> INFORMATION SHOWN:
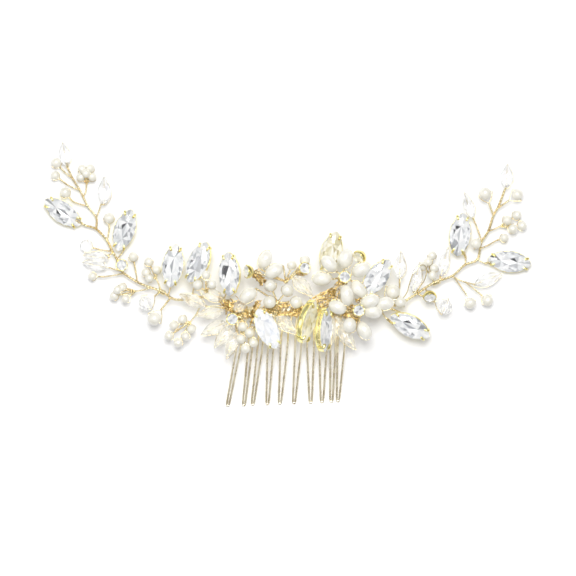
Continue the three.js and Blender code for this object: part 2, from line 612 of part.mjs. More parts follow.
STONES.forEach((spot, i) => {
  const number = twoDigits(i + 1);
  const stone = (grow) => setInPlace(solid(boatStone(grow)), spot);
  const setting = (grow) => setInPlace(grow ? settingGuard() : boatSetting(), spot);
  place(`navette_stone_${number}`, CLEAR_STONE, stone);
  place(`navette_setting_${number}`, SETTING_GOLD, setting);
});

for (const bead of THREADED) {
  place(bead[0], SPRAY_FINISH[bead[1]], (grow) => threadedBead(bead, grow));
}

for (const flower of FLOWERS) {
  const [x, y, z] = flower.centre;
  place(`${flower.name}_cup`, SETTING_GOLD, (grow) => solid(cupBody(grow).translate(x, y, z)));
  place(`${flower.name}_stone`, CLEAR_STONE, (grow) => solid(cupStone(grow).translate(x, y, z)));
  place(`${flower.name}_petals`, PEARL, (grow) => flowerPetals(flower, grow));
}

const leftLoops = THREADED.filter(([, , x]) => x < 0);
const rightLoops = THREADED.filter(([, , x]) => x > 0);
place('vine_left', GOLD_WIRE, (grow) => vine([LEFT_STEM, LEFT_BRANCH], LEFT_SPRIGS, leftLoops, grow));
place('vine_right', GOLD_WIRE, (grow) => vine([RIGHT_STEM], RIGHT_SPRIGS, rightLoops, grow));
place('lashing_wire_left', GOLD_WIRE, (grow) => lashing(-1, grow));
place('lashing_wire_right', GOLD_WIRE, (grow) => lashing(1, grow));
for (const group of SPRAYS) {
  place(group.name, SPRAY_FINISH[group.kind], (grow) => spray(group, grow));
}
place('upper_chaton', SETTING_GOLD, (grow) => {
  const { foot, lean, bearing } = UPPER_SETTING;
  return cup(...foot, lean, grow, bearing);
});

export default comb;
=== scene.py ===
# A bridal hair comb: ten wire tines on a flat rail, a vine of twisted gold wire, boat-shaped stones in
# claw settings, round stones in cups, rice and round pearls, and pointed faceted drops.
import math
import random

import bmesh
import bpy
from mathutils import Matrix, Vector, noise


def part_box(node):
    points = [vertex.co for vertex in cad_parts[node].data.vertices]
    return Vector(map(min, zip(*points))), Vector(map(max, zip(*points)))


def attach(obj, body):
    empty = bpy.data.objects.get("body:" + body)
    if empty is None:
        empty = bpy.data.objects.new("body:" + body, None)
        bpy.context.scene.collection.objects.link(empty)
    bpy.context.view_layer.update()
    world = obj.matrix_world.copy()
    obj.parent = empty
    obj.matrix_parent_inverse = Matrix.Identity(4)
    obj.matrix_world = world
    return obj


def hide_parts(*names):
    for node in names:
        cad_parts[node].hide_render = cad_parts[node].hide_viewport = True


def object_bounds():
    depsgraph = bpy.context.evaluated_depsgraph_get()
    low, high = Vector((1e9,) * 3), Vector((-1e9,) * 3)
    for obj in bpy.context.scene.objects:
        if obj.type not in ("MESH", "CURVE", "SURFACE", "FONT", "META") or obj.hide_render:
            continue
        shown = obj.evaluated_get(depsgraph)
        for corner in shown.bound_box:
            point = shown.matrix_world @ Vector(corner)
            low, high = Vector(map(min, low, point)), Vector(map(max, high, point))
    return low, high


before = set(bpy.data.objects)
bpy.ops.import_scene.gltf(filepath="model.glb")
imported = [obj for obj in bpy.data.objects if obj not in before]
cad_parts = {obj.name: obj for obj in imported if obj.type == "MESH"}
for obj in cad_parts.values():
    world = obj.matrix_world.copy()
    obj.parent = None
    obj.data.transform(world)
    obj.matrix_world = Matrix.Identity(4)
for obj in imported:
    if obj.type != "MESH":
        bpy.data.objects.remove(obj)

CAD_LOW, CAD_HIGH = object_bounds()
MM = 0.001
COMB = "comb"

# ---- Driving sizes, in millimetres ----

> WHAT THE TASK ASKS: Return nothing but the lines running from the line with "for (const bead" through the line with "obj.matrix_parent_inverse = Matrix.Identity(4)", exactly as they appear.

> ANSWER BELOW:
for (const bead of THREADED) {
  place(bead[0], SPRAY_FINISH[bead[1]], (grow) => threadedBead(bead, grow));
}

for (const flower of FLOWERS) {
  const [x, y, z] = flower.centre;
  place(`${flower.name}_cup`, SETTING_GOLD, (grow) => solid(cupBody(grow).translate(x, y, z)));
  place(`${flower.name}_stone`, CLEAR_STONE, (grow) => solid(cupStone(grow).translate(x, y, z)));
  place(`${flower.name}_petals`, PEARL, (grow) => flowerPetals(flower, grow));
}

const leftLoops = THREADED.filter(([, , x]) => x < 0);
const rightLoops = THREADED.filter(([, , x]) => x > 0);
place('vine_left', GOLD_WIRE, (grow) => vine([LEFT_STEM, LEFT_BRANCH], LEFT_SPRIGS, leftLoops, grow));
place('vine_right', GOLD_WIRE, (grow) => vine([RIGHT_STEM], RIGHT_SPRIGS, rightLoops, grow));
place('lashing_wire_left', GOLD_WIRE, (grow) => lashing(-1, grow));
place('lashing_wire_right', GOLD_WIRE, (grow) => lashing(1, grow));
for (const group of SPRAYS) {
  place(group.name, SPRAY_FINISH[group.kind], (grow) => spray(group, grow));
}
place('upper_chaton', SETTING_GOLD, (grow) => {
  const { foot, lean, bearing } = UPPER_SETTING;
  return cup(...foot, lean, grow, bearing);
});

export default comb;
=== scene.py ===
# A bridal hair comb: ten wire tines on a flat rail, a vine of twisted gold wire, boat-shaped stones in
# claw settings, round stones in cups, rice and round pearls, and pointed faceted drops.
import math
import random

import bmesh
import bpy
from mathutils import Matrix, Vector, noise


def part_box(node):
    points = [vertex.co for vertex in cad_parts[node].data.vertices]
    return Vector(map(min, zip(*points))), Vector(map(max, zip(*points)))


def attach(obj, body):
    empty = bpy.data.objects.get("body:" + body)
    if empty is None:
        empty = bpy.data.objects.new("body:" + body, None)
        bpy.context.scene.collection.objects.link(empty)
    bpy.context.view_layer.update()
    world = obj.matrix_world.copy()
    obj.parent = empty
    obj.matrix_parent_inverse = Matrix.Identity(4)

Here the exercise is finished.